Soprattutto, Scaltritti mette in evidenza come le linee tracciate dal decreto Salvini e dallo schema per gli appalti, nei fatti, contraddicano gli obiettivi che il vicepremier leghista ha dichiarato di voler centrare.
“Con la riduzione del numero di operatori nelle strutture e delle ore di lavoro quale controllo potrà esserci su gruppi di persone che per la maggior parte hanno alle spalle storie difficili? E quale integrazione potrà realizzarsi, se questi uomini e queste donne non potranno più avere residenza, tessera sanitaria, carta di identità per cui non potranno partecipare a corsi o essere inseriti in percorsi lavorativi mentre aspettano la risposta della Commissione per sapere se hanno ottenuto o meno lo status di “rifugiato” o di “profugo”?”. In media, dice Scaltritti, per conoscere gli esiti dell’esame di una pratica, oggi “da noi passano due anni e mezzo, il che vuol dire che queste persone rimarrebbero sul nostro territorio senza fare niente. Chiedo: così aumenterà la sicurezza, che Salvini annovera tra i suoi obiettivi principali?”.
Quale sicurezza? Timori espressi già a novembre da “In Migrazione”, che, numeri alla mano, alla luce dei tagli introdotti dalle linee guida di Salvini, aveva segnalato “il rischio di trasformare questi centri (i Cas, ndr) in vere e proprie occupazioni e in luoghi di degrado”. Mentre per le persone ospitate “il vuoto di servizi fondamentali non potrà che accrescere il rischio di arruolamento da parte dalle malavita (italiana e di connazionali stranieri), nello sfruttamento più bieco nelle campagne (caporalato), nell’accattonaggio e nella micro delinquenza”.
Mentre dinanzi a operatori e altri professionisti impiegati nei centri per l’accoglienza si spalancano le porte della disoccupazione. Vite sospinte sul baratro della precarietà . Come Sara.

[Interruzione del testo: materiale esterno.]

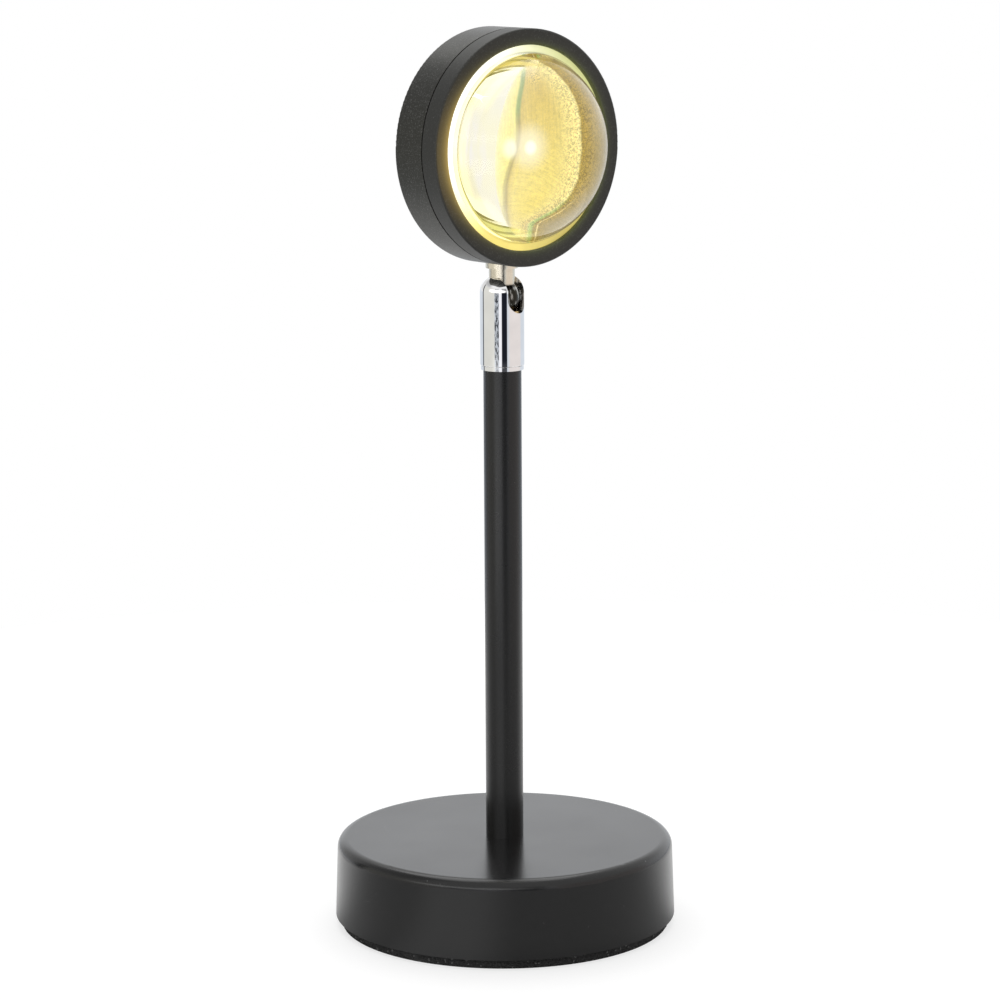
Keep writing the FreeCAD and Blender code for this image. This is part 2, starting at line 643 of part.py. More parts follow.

Come Laura, che non intende rassegnarsi.
“Mi piacerebbe continuare a lavorare in questo ambito – dice – a contatto con persone che provengono da culture altre. Ho conseguito il titolo di counselor relazionale quindi vorrei provare a fare il formatore e a far confluire in quello che scriverò ciò che ho imparato in questi anni. Non è la prima volta che perdo il lavoro, ho sviluppato resilienza, punterò su quello”. Mentre Sara non si dà pace e ripete: “Prima gli italiani? Ma dove, ma quando? Mi sento figlia di uno Stato che non mi rappresenta”.